What do you suggest the state should do to maintain Delaware’s current position?
No. 1, I would be very aggressive in reminding the world that we protect investors. We need to be really careful in our law and in how we tax. We need to be very careful in who we pick to go on our courts. We need to let the world know that we are fair, that we are intelligent and that, above all, we protect investors. That should be the mantra of Delaware. Virginia is for the lovers. Delaware protects investors. We need to emphasize that we do a better job than other states and the federal government.
Charles M. Elson is the Edgar S. Woolard Jr. Chair in Corporate Governance and the director of the John L. Weinberg Center for Corporate Governance at the University of Delaware.
He served on the National Association of Corporate Directors’ Commissions on Director Compensation, Director Professionalism, CEO Succession, Audit Committees, Strategic Planning, Director Evaluation, Risk Governance, Effective Lead Director, Board Diversity, Talent Development, Strategy Development, the Compensation Committee, and Long-Term Value Creation, and was a member of its Best Practices Council on Coping With Fraud and Other Illegal Activity.

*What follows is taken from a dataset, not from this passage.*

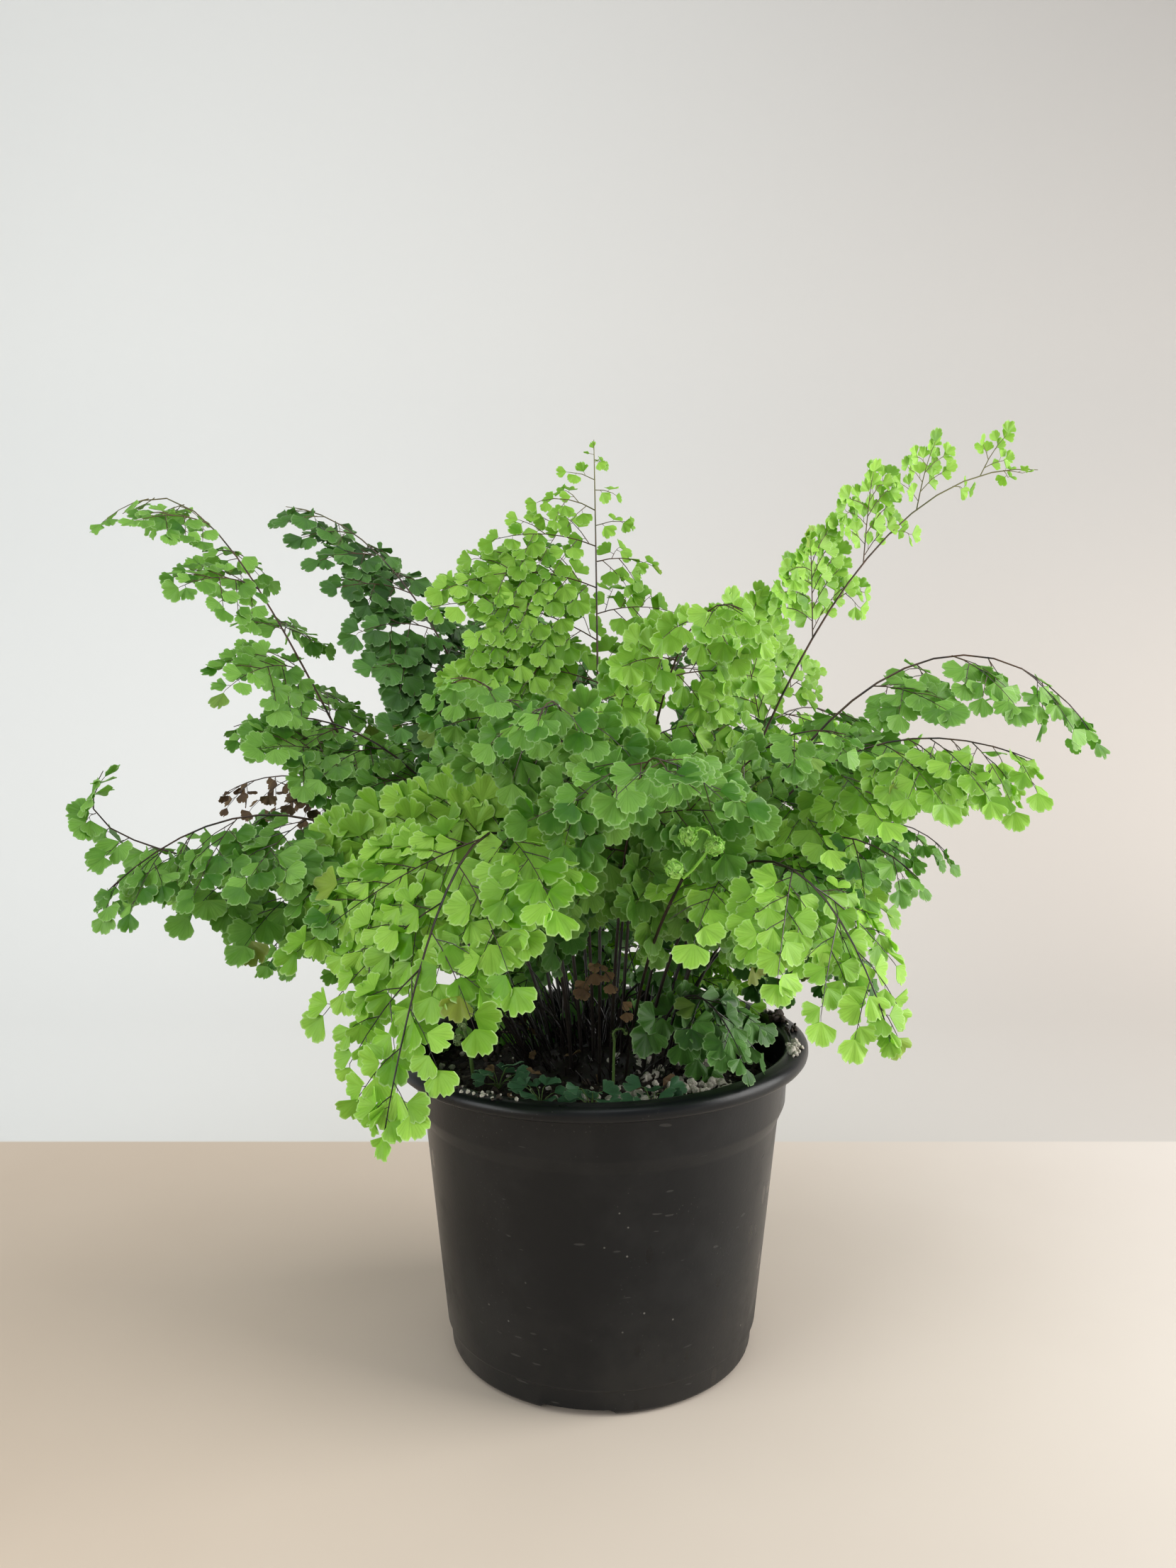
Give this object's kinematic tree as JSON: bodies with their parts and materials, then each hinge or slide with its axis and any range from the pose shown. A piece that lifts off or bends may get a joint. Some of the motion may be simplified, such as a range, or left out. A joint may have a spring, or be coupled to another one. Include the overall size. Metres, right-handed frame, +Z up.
{
  "type": "potted maidenhair fern",
  "caption": "Maidenhair fern with arching fronds of small fan-shaped leaflets on thin black stalks, growing in potting mix in a tapered black plastic nursery pot.",
  "frame": {"origin": "middle of the pot's underside, in the plane it stands on", "axes": "+Z up, -Y towards the viewer in the picture, +X to the viewer's right"},
  "size_m": [0.421, 0.324, 0.3805],
  "materials": {
    "pot_plastic": "satin",
    "potting_mix": "matte",
    "stalk": "satin",
    "leaf_young": "satin",
    "leaf_mature": "satin",
    "leaf_dark": "satin",
    "leaf_withered": "matte",
    "crozier_green": "satin"
  },
  "bodies": {
    "root": {"crozier_1": "crozier_green", "crozier_2": "crozier_green", "crozier_3": "crozier_green", "frond_back_centre": "leaf_mature", "frond_back_left": "leaf_mature", "frond_back_left_high": "leaf_dark", "frond_back_low_left": "leaf_mature", "frond_back_low_right": "leaf_young", "frond_back_right": "leaf_young", "frond_back_right_high": "leaf_dark", "frond_bright_left": "leaf_mature", "frond_bright_right": "leaf_young", "frond_dark_centre": "leaf_dark", "frond_front_centre": "leaf_mature", "frond_front_left": "leaf_young", "frond_front_right": "leaf_young", "frond_front_tier_left": "leaf_mature", "frond_left_dark": "leaf_dark", "frond_left_long": "leaf_mature", "frond_left_middle": "leaf_mature", "frond_left_tier": "leaf_mature", "frond_left_upturned": "leaf_mature", "frond_low_left": "leaf_mature", "frond_low_right": "leaf_dark", "frond_over_soil": "leaf_dark", "frond_right_arching": "leaf_mature", "frond_right_back_low": "leaf_mature", "frond_right_long": "leaf_young", "frond_right_low_tier": "leaf_mature", "frond_right_middle": "leaf_young", "frond_right_tier": "leaf_mature", "frond_top": "leaf_young", "frond_withered_front": "leaf_withered", "frond_withered_left": "leaf_withered", "pot": "pot_plastic", "rhizome": "stalk", "soil": "potting_mix", "sporeling_1": "leaf_dark", "sporeling_2": "leaf_dark", "sporeling_3": "leaf_dark", "sporeling_4": "leaf_dark"}
  },
  "joints": []
}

He is vice chairman of the ABA Business Law Section’s Committee on Corporate Governance and was a member of its Committee on Corporate Laws. He is also a member of the Standing Advisory Group of the Public Company Accounting Oversight Board.
He has been included in the list of the “100 most influential players in corporate governance” of Directorship, the “100 most influential people in finance” of Treasury & Risk Management, the list of top 10 governance “stars” of Global Proxy Watch, and Ethisphere’s 100 Most Influential People in Business Ethics in 2014.
He earned his A.B. from Harvard University and his J.D. from University of Virginia.